Just leave me alone.

References to the wife’s vague, amorphous unhappiness are like spikes shredding the rich silk of her life. It’s not quite clear what’s wrong. The difficulties and frustrations of being a mother, wife, teacher and hired hack when you’ve had aspirations to be an art monster (and people keep asking you where your second book is) are clearly part of it but are not the full explanation. She is angsty and melancholic anyway. Then, suddenly, there’s a real, clear and certain crisis in her marriage. It might happen suddenly but we learn the exact nature of the crisis slowly. It nearly fells her completely. Nearly, but not quite. The rest of the book (about a third) deals with the crisis and its aftermath.

Doe this sound dire? It isn’t, it so isn’t. The writing throughout is simple, clear, funny and often beautiful. I’ll quote a number of passages that illustrate this. Hopefully they will also illustrate why I was reminded of Peanuts at its most philosophical:

I went over to the philosopher’s apartment. ‘Oh no, what have you done?’ I said. He made me breakfast and told me about his date. ‘Where do you see yourself in five years?’ she’d asked him. ‘How about ten? How about fifteen?’ By the time he walked home, they were thirty years in. I told him it sounded like a duck and a bear going on a date. The philosopher considered this. ‘More like a duck and a martini,’ he said.

***

That night I bring up my old art-monster plan. ‘Road not taken,’ my husband says.

***

Three things no one has ever said about me:

You make it look so easy.

You are very mysterious.

You need to take yourself more seriously.

***

Sometimes she just stands and looks out the window where the people whose lives are intact enough not to have to take yoga live.

***

‘I just feel…’ she says. The shrink cuts her off. ‘I know. I know, everyone always knows exactly what you feel, don’t they?’

***

‘Do you know why I love you?’ My daughter asks me. She’s floating in the bath water, her head lathered white. ‘Why?’ I say. ‘Because I am your mother,’ she tells me.

And finally:

The only love that feels like love is the doomed kind. (Fun fact.)

Charlie Brown, surely?

A brief word on structure and form. It is an experimental novel in that we never learn the names of the main characters and, for half the novel, ‘the wife’ is addressing a ‘you’ who is ‘the husband’; in the second half she becomes ‘the wife’ and the book reads in the third person (‘Right, the wife thinks, Gotcha.’). The book is broken into short paragraphs with lots of white spaces between them. These paragraphs progress the story in the usual way, but are interspersed with quotes from Buddhism, Keats, personality questionnaires, student evaluation forms and whatever and whoever else the wife might have on her mind.

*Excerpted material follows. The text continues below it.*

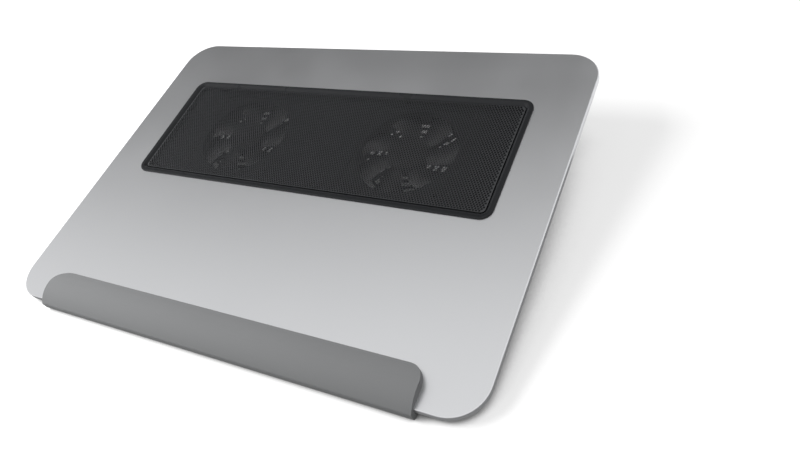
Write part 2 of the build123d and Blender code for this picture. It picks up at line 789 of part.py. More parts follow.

This might make the book sound hard and weird, but it isn’t at all. It’s easy (as in easy-to-follow) but it has a deep and abiding effect. Phrases, sentences, whole passages keep coming back to you when you’re doing other things. This book gets inside your head. She, the wife, is so real she could be your sister, your neighbour or your friend. You don’t always empathise with her but you do always care about her.

The NZ Listener said this was quite possibly the novel of the year and I agree. An early review expected it to be on the Booker shortlist. It wasn’t but it should have been.

I loved it and I’d love to know what other people thought of it.